Menurut Ibn Kathir, ayat ini menunjukkan larangan menyekutukan Allah Swt dengan apapun, membunuh anak-anak sendiri karena takut miskin, mendekati perbuatan keji, dan membunuh jiwa yang tidak bersalah. Ayat ini juga menunjukkan perintah untuk berbuat kebaikan pada orang tua.

Ayat ini mengingatkan kita akan hak anak, yaitu setiap anak berhak untuk hidup dan tumbuh sesuai fitrahnya. Hak ini harus sudah dipenuhi sejak anak masih berupa janin dalam kandungan (Cut Annisa Syafira, Upaya Perlindungan Anak dalam Pandangan Islam, 904). Orang tua juga berkewajiban mendidik anak agar berbakti kepada mereka (birr al-walidain), didikan yang bagus adalah yang menimbulkan hormat (respect) dan cinta.

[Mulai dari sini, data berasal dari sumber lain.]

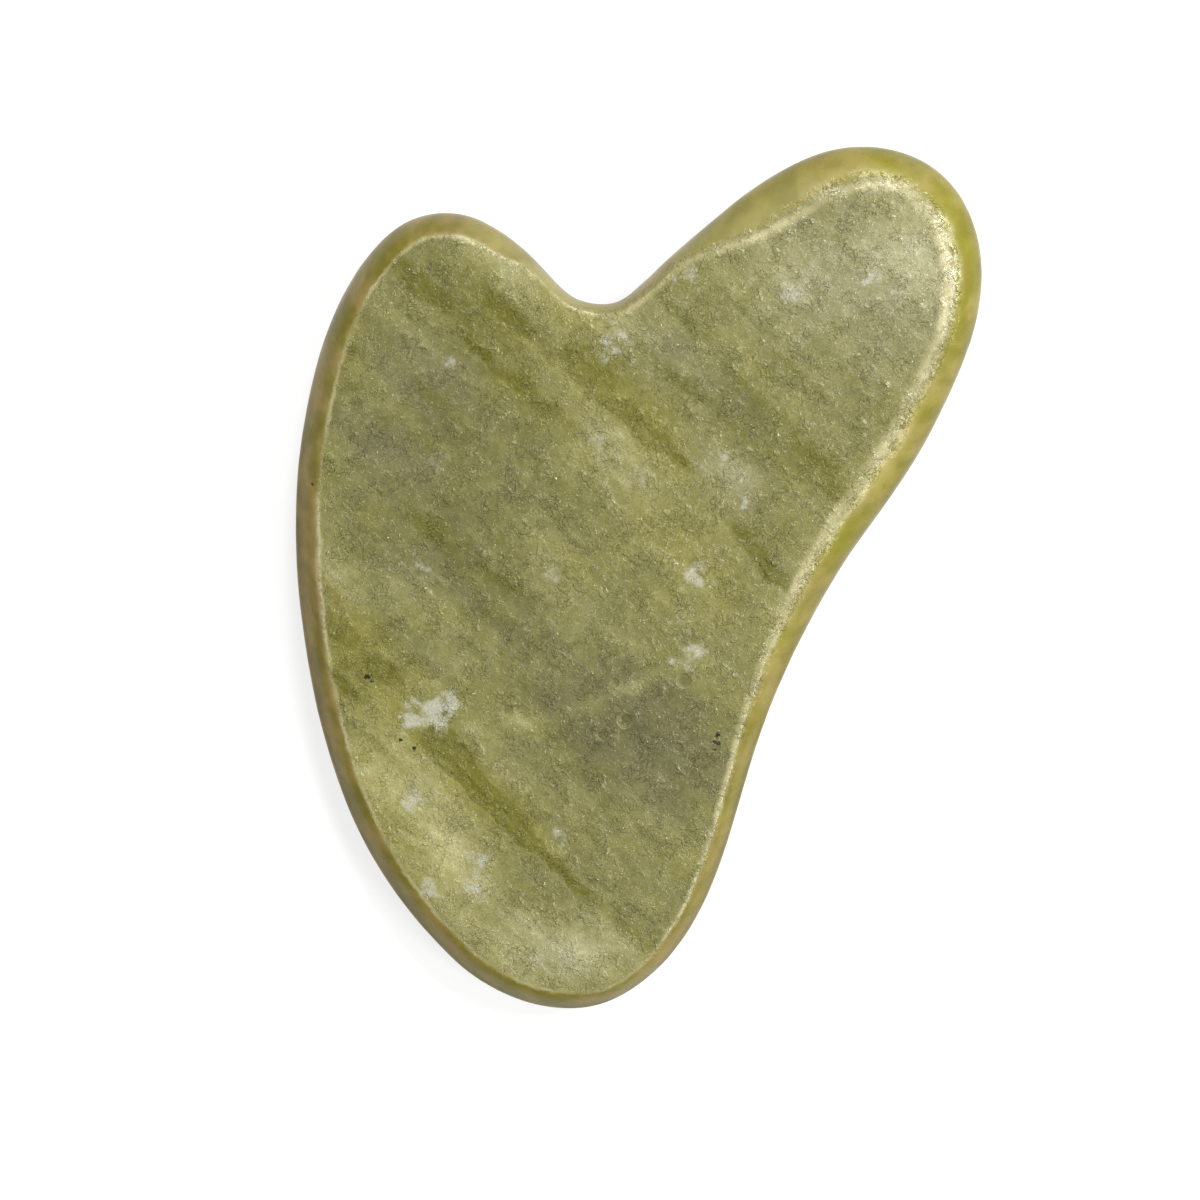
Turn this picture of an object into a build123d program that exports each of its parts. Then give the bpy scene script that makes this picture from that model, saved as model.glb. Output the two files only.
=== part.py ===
"""Gua sha scraper: one flat heart-shaped board, ground from a single piece of jade.

The board lies on its back face. +Z points up out of the front face, +Y runs along the board from
the foot to the large lobe, and the origin is the centre of the bounding box at the back face.
All sizes are in millimetres.
"""

import os
from math import cos, radians, sin
from typing import NamedTuple

from build123d import *

# Driving dimensions
THICKNESS = 6.5  # between the two flat faces
EDGE_TURN = 52  # degrees that the rounded edge turns through, from the rim up to a flat face
EDGE_STEPS = 4  # sections from the rim to a flat face
POINT_TURN = 22  # most degrees that the rim turns between two points of a section
POINT_GAP = 7.0  # longest run between two points of a section


class Joint(NamedTuple):
    """Where a stretch of the rim begins. The stretches follow each other clockwise from above."""

    x: float
    y: float
    edge: float  # width of the rounded edge here, from the rim in to the flat face
    radius: float  # of the stretch as far as the next joint, negative where the rim is hollow


RIM = [
    Joint(8.8, -41.7, 2.0, 40.7),  # under the foot
    Joint(-8.5, -31.1, 2.1, 75.0),  # long side, lower half
    Joint(-20.5, -14.6, 2.4, 55.6),  # long side, upper half
    Joint(-26.7, 4.2, 2.4, 24.4),  # shoulder of the small lobe
    Joint(-26.0, 14.0, 2.4, 8.0),  # small lobe
    Joint(-17.7, 19.9, 2.5, 21.1),  # small lobe runs out into the notch
    Joint(-12.1, 18.7, 1.3, 200.0),  # left flank of the notch
    Joint(-9.2, 17.6, 1.0, -4.7),  # floor of the notch
    Joint(-5.6, 17.8, 1.1, -3.4),  # corner of the notch
    Joint(-3.5, 19.8, 1.2, 190.0),  # right flank of the notch
    Joint(-1.7, 24.3, 1.3, 190.0),  # right flank, where the flat face draws back
    Joint(1.7, 32.1, 4.0, 30.3),  # shoulder of the large lobe
    Joint(4.9, 37.2, 4.0, 13.0),  # large lobe, notch side
    Joint(13.2, 42.3, 3.4, 9.8),  # large lobe, crown
    Joint(21.8, 39.4, 3.4, 16.3),  # large lobe, outer side
    Joint(26.2, 30.4, 2.8, 55.5),  # straight side below the large lobe
    Joint(25.7, 12.0, 3.0, -74.4),  # hollow of the neck side
    Joint(25.6, -16.2, 1.7, 79.5),  # neck side runs out to the heel
    Joint(26.9, -26.0, 1.7, 19.9),  # heel
    Joint(24.5, -36.9, 1.4, 9.9),  # tip of the foot
    Joint(19.3, -41.4, 1.8, 16.2),  # ball of the foot
]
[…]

Penting juga bagi ayah dan bunda untuk memberikan contoh yang baik bagi anak-anaknya (Hamka, Tafsir Al-Azhar, Jilid 3, 2442).

Dari ketiga ayat di atas, dapat kita pahami bahwa menjadi orang tua harus bertanggung jawab atas kualitas hidup sang anak dari segi pangan hingga pendidikan. Dengan kesiapan sebagai orang tua, maka akan tercetak generasi yang berkualitas. Karenanya, sekalipun Allah Swt. menjamin rezeki tiap anak, orang tua tetap diharuskan untuk berikhtiar dalam memberikan nafkah lahir dan batin kepada anak. Sehingga, orang tua tidak berpangku tangan lantas secara sembarangan memperbanyak anak dengan alasan kata pepatah “banyak anak banyak rezeki.”